An Anniversary Edition release was put out not even three years ago at a lower retail price. That transfer seems to be roughly the same as this one, with the added benefit here of a dual-layered disc containing just the film and a commentary. Yet, there's still some noise present in addition to the fairly natural grain. The progressive transfer is presented in the 1.78:1 aspect ratio and enhanced for 16:9 television sets. Colours generally look acceptable, sometimes vibrant and bright while more muted elsewhere. There's no significant damage and the print is quite clean. Funny Face is a few years older, but still has a superior transfer. It's sharper and shows greater detail. Breakfast at Tiffany's is not problematic, but shows no significant improvement over the previous release either
As with the Anniversary Edition, there's a bump in the audio options to an English Dolby Digital 5. 1 track, with an English restored mono included also.
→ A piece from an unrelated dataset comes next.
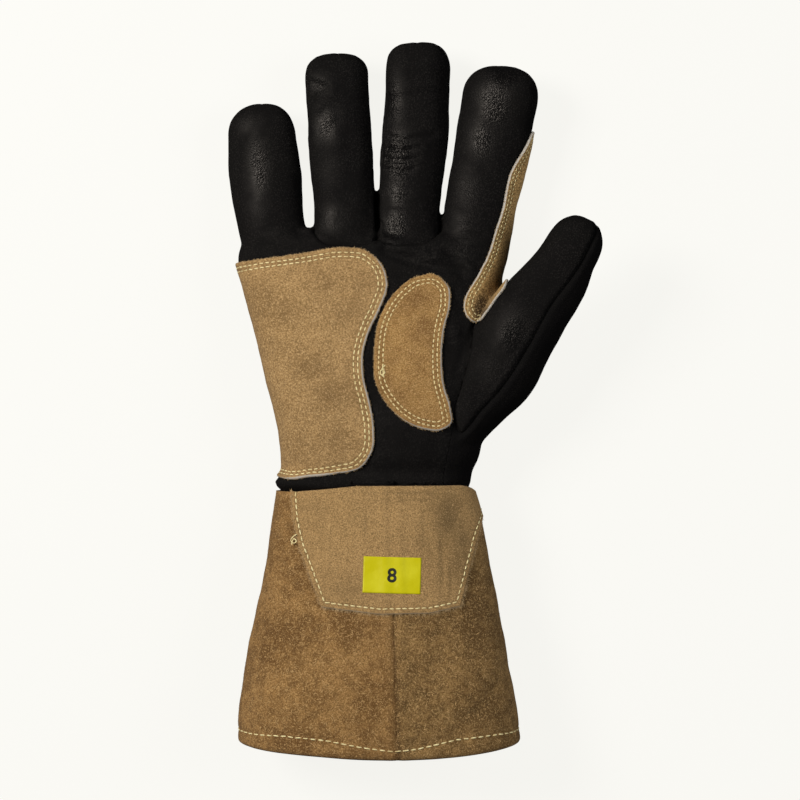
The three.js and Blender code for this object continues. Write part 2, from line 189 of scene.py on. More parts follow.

The main difference I noticed was in the music. The stereo version sounds strangely overdone and unnatural. "Moon River" is played over and over, and both it and the remaining score stand out as loud complements to the dialogue. I didn't notice any major hiss or crackle in the tracks. The dialogue is clear and easily understood. Dub and subtitle options are available in French and Spanish.
An audio commentary by producer Richard Shepherd, carried over from the Anniversary Edition, is the only extra on disc one. Shepherd sounds like a nice gentleman who's proud of his work. Unfortunately, he doesn't need the full length of the film to express his remembrances and much of his time ends up as silence. What he does say would seem to most please the grandparent contingent. There's not much of interest here aside from a continued distancing from the Mickey Rooney performance, even laying the blame at Blake Edwards' feet for insisting on using Rooney. Otherwise, comments are best described as appreciations with a smattering of production information. Like most every other participant in these Paramount Centennial Collection extra features, Shepherd remains under Audrey Hepburn's spell.
The rest of the special features are on a separate, single-layered disc and include everything from the Anniversary Edition plus a few new supplements. The older extras are all full frame 1.33:1 while the newer ones are 1.78:1 and enhanced for widescreen televisions. Everything is subtitled in English, French and Spanish. Here's the rundown:
"A Golightly Gathering" (20:25) - New for the Centennial Collection release, this is a too long reunion of cast members from the party scene, with the interview session doubling as a cocktail party. Except for gratuitous shots of cocktails, I'm not sure there's anything here that isn't also covered elsewhere on the DVD.
"Henry Mancini: More Than Music" (20:56) - Fans of Mancini will probably want to at least rent this disc, if possible, because this new featurette is a good one. It includes separate interviews with Mancini's widow, his son and his daughter, as well as a little home movie footage. Mancini's personal and professional sides are given equal time. "Moon River," unavoidably, also comes up.
"Mr. Yunioshi: An Asian Perspective" (17:29) - The last of the Breakfast-specific new extras, this may also be the most intriguing. Several Asian Americans initially discuss Mickey Rooney's portrayal of Mr. Yunioshi before the attention turns to other Asian American characters in film, including The World of Suzie Wong and Mr. Sulu on Star Trek. Not only are the people interviewed fairly unforgiving of Rooney's performance, they seem to be just barely suppressing deep reservoirs of anger. And who could blame them, really. It's probably to Paramount's credit that this is included at all.
"The Making of a Classic" (16:12) - A carryover from the Anniversary Edition, much of the stories and remembrances are found elsewhere on this release, but the added participation of Blake Edwards makes for a worthwhile watch. Having Edwards speak is interesting enough, but hearing his uncertainty about George Peppard and his regret over casting Mickey Rooney elevates the piece above standard retrospective fare. Patricia Neal is also briefly heard from.
"It's So Audrey: A Style Icon" (8:14) - This is the same praise echoed across the other three Centennial Collection releases starring Audrey Hepburn. Nothing new here, plus it's also repeated from the Anniversary Edition.
"Behind the Gates: The Tour" (4:33) - These little bonus features so far included on all the Centennial Collections except for Funny Face are particular favourites of mine because they tend to highlight some aspect of the studio's impressive history. This installment lets a studio page drive us around the lot in a golf cart for a condensed version of the tour. It's too short, but completely fascinating.
"Brilliance in a Blue Box" (6:03) - Another little bit repeated from the Anniversary Edition, the focus here is completely on New York City's famous Tiffany & Co. jewelry store.
"Audrey's Letter to Tiffany" (2:29) - Tiffany & Co. design director John Loring shares the letter Audrey Hepburn sent the company in 1987 for its 150th anniversary book.
Original Theatrical Trailer (2:37)
Galleries - A collection of 77 stills in all, from Production (29), The Movie (26), and Publicity (22).
Booklet - Totaling 8 pages, though only 2 have text.
While my opinion on Breakfast at Tiffany's is that it hasn't aged well, the film's numerous fans may still wonder whether this new DVD version deserves their attention. The short answer is no. The previous Anniversary Edition is now out of print, but current owners of that disc should be aware that this Centennial Collection release doesn't significantly better the quality and only adds a small handful of bonus features, all of which are more curiosities than essentials. Rumblings of a forthcoming Blu-ray release might also give some potential buyers reason to pause.